The better way to get tough on welfare spending would be to get tough on the causes of welfare spending. Roughly three-quarters of working-age benefits are spent in one of three ways: income top-ups for workers with low earnings; housing benefit to help people pay the rent; and disability, sickness and incapacity benefits for people who are unwell.

In other words, the size of the welfare bill is the consequence of Britain’s deep-rooted problems with low pay, high housing costs and poor health. The dysfunctional housing market, in particular, stands out. The UK spends less on unemployment benefits than most other OECD countries, but more than any other OECD country on housing benefits-in-kind.

These problems are not insurmountable. They require better community-based and preventive health services, more building of social housing, and higher business investment in workforce skills and productivity.

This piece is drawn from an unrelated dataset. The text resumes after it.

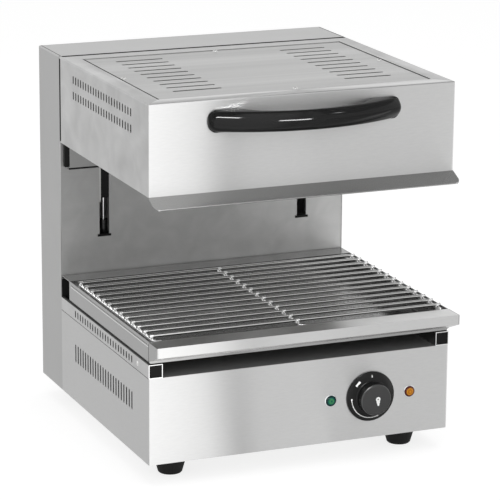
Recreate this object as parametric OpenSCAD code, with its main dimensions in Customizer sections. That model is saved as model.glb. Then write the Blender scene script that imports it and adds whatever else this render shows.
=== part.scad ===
// Lift-head cheese melter: a fixed base and rear column in folded stainless steel, a grill
// head that slides up and down the column on two guide rods and gas struts, a drip tray
// that draws out along two rails, and a loose wire rack.
// Frame: +Z up, the front faces -Y, origin on the ground under the middle of the object.

/* [Cabinet] */
// Width across the side panels
cabinet_w = 450; // [430:5:600]
// Depth from the front panel to the rear flanges
cabinet_d = 455; // [450:5:520]
// Height above the feet
cabinet_h = 500; // [490:5:580]
// Depth of the rear column that holds the lift
column_d = 91; // [86:1:110]
// Height of the base box under the rails
base_h = 123; // [110:1:135]
// Thickness of the steel sheet
sheet_t = 1; // [0.8:0.1:1.4]
// Outside bend radius of the sheet
bend_r = 2; // [2:0.5:4]
// Width of a stiffening flange folded inwards
flange_w = 12; // [8:1:16]

/* [Feet] */
// Height of a foot
foot_h = 30.5; // [20:0.5:40]
// Radius of a foot where it meets the base
foot_top_r = 24.5; // [16:0.5:28]
// Radius of a foot on the ground
foot_bottom_r = 17; // [13:0.5:24]
// Distance of a foot's centre from the side panels
foot_inset_x = 50; // [35:1:80]
// Distance of a foot's centre from the front panel and from the rear
foot_inset_y = 51; // [35:1:80]
// Radius of the foot screws
foot_screw_r = 2.5; // [2:0.5:4]

/* [Vents] */
// Number of slots in a row
vent_count = 23; // [10:1:24]
// Distance from slot to slot
vent_pitch = 10.7; // [9:0.1:11.5]
// Width of a vent slot
vent_w = 4; // [3:0.5:6]
// Distance of the first slot from the front panel
vent_front = 66.5; // [50:0.5:80]
// Length of a slot in the base
base_vent_len = 27; // [15:1:40]
// Height of the middle of the base slots above the underside
base_vent_z = 73.5; // [50:0.5:85]
// Length of a slot in the rails
rail_vent_len = 10.5; // [7:0.5:12]
// Length of a slot in the head
head_vent_len = 11.7; // [8:0.1:16]
// Distance from the top to the middle of the upper row in the head
head_vent_drop = 23.2; // [20:0.1:30]
// Distance between the two rows in the head
head_vent_gap = 22.4; // [20:0.1:28]

/* [Rails and tray] */
// Width of a rail
rail_w = 20; // [16:1:26]
// Height of a rail
rail_h = 19.5; // [16:0.5:24]
// Distance of the rail rivet from the front
rivet_y = 44; // [20:1:60]
// Thickness of the glide strips on the rails
glide_t = 1.5; // [1:0.1:3]
// Height of the drip tray
tray_h = 30.5; // [28:0.5:40]
// Side clearance between the tray and the outer face of the rails
tray_side_gap = 1; // [0.5:0.5:3]
// Depth of the tray's rear flange
tray_flange = 32; // [20:1:40]
// How far the tray's nose stands out in front
nose_out = 32; // [20:1:40]
// Height of the nose's front face
nose_face_h = 14; // [10:1:20]
// Radius of the tray's bottom edges
tray_edge_r = 3; // [2:0.5:6]
// Width of the ledge that carries the rack
ledge_w = 12; // [10:1:16]

/* [Wire rack] */
// Number of cross wires
wire_count = 13; // [8:1:13]
// Distance from wire to wire
wire_pitch = 24; // [18:0.5:24.5]
// Diameter of the cross wires
wire_d = 4.5; // [3:0.5:6]
// Diameter of the support wires under them
support_d = 5; // [4:0.5:7]
// Clearance between the cross wires and the tray's walls
rack_side_gap = 4.5; // [3:0.5:8]
// Distance of the first cross wire from the tray's front wall
rack_front = 14.5; // [13:0.5:20]
// Bend radius of the support wires' front ends
support_bend = 7; // [5:1:8]

/* [Head] */
// Height of the head
head_h = 125.5; // [122:0.5:150]
// Gap between the head and the column
seam_gap = 1.4; // [0.8:0.1:3]
// Width of the top rim along the sides
rim_side = 24; // [18:1:34]
// Width of the top rim along the front
rim_front = 27; // [18:1:34]
// Width of the top rim along the rear
rim_rear = 31; // [24:1:40]
// Gap round the top plate
plate_gap = 1.2; // [0.5:0.1:2]
// Number of slots in each group of the top plate
plate_slot_count = 10; // [5:1:10]
// Distance from slot to slot in the top plate
plate_slot_pitch = 25; // [18:0.5:25.5]
// Length of a slot in the top plate
plate_slot_len = 71; // [40:1:80]
// Width of a slot in the top plate
plate_slot_w = 5; // [3:0.5:8]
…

The alternative is to cut benefit spending again and leave it to people to try to help each other through. But this is an economic shock that is reverberating far up the income ladder. People who are usually comfortably enough off to donate to others are now worried about their own energy bills and mortgage payments.

The Living Well Bromley food bank has a shipping container in the car park which is usually full of donations. Now it is half empty. Two other local food banks in the area have warned they might have to close. Still, people give what they can. And Lott says it’s the people who have the least who give the most. “People will come in and say, ‘can I give you three pounds? I used to be a guest and I want to help.”